Golden Gate Bridge to Limantour Beach, Point Reyes National Seashore
The ADT follows the Coastal, SCA, Bobcat, Marinello, Miwok, and Redwood Creek trails through Marin County into Muir Woods National Monument. Muir Woods preserves one of the last remnants of the giant redwood trees that covered much of the Northern Hemisphere 140 million years ago. The mature redwoods here are between 500 and 1000 years old and reach up to 250 feet in height.
The ADT leaves Muir Woods on the Stapleveldt Trail which goes upgrade to the Pantoll Ranger Station in Mt. Tamalpais State Park.

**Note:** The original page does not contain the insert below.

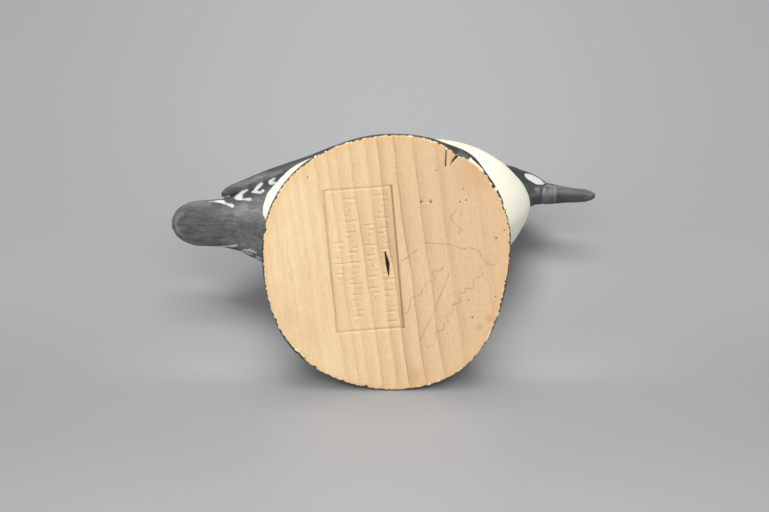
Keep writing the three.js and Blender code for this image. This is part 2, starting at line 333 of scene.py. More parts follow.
def neighbour_mean(mesh):
    """A function that gives the middle of each point's neighbours."""
    pairs = np.empty(len(mesh.edges) * 2, np.int32)
    mesh.edges.foreach_get("vertices", pairs)
    one, other = pairs.reshape(-1, 2).T
    count = len(mesh.vertices)
    neighbours = np.bincount(pairs, minlength=count)

    def mean(points):
        sums = [
            np.bincount(one, points[other, axis], count) + np.bincount(other, points[one, axis], count)
            for axis in range(3)
        ]
        return np.stack(sums, axis=1) / neighbours[:, None]

    return mean


def relaxed(mesh, points, rounds):
    """Evens out the steps of the voxels without shrinking the form."""
    mean = neighbour_mean(mesh)
    for share in [0.5, -0.52] * rounds:
        points = points + share * (mean(points) - points)
    return points


def sanded(mesh, points, rounds, where):
    """Rubs a hollow or an edge soft where the given share is above 0."""
    mean = neighbour_mean(mesh)
    for _ in range(rounds):
        points = points + 0.5 * where[:, None] * (mean(points) - points)
    return points


def set_fields(mesh, fields):
    """Numbers at every point, which a material reads by their names."""
    for name, values in fields.items():
        layer = mesh.attributes.new(name, "FLOAT", "POINT")
        layer.data.foreach_set("value", np.asarray(values, np.float32))


def photo_pixels(points):
    """Where points in millimetres show in the photograph."""
    x, y, z = points.T
    depth = CAMERA_DISTANCE + z * math.cos(CAMERA_TILT) + y * math.sin(CAMERA_TILT)
    px = PHOTO_AIM[0] + FOCAL_PIXELS * x / depth
    py = PHOTO_AIM[1] - FOCAL_PIXELS * (z * math.sin(CAMERA_TILT) - y * math.cos(CAMERA_TILT)) / depth
    return px, py


def underside_place(px, py):
    """The place on the flat underside that shows at a pixel of the photograph."""
    right, down = px - PHOTO_AIM[0], py - PHOTO_AIM[1]
    y = down * CAMERA_DISTANCE / (
        FOCAL_PIXELS * math.cos(CAMERA_TILT) - down * math.sin(CAMERA_TILT)
    )
    x = right * (CAMERA_DISTANCE + y * math.sin(CAMERA_TILT)) / FOCAL_PIXELS
    return x, y


def from_stretch(x, y, start, stop):
    """Each place's share along a straight stretch, its distance, and a sign: positive to the left."""
    along_x, along_y = stop[0] - start[0], stop[1] - start[1]
    from_x, from_y = x - start[0], y - start[1]
    share = np.clip((from_x * along_x + from_y * along_y) / math.hypot(along_x, along_y) ** 2, 0, 1)
    away = np.hypot(from_x - share * along_x, from_y - share * along_y)
    return share, away, along_x * from_y - along_y * from_x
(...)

From here the ADT follows the Matt David and the Coastal trails toward the northwest. On these trails at an elevation of 1500+ feet can be seen splendid views of Stinson Beach and Bolinas Lagoon on the Pacific Ocean shoreline. After continuing on the Bolinas Ridge Trail for several miles, the ADT descends from the ridge on the Randall Trail to near sea level, crosses Highway 1 and the San Andreas earthquake fault zone, and enters Point Reyes National Seashore. The ADT follows the Olema Valley, Stewart, Glenn, Bear Valley, and Coast trails through the national seashore to Limantour Beach, the western terminus of the American Discovery Trail. Congratulations! You made it!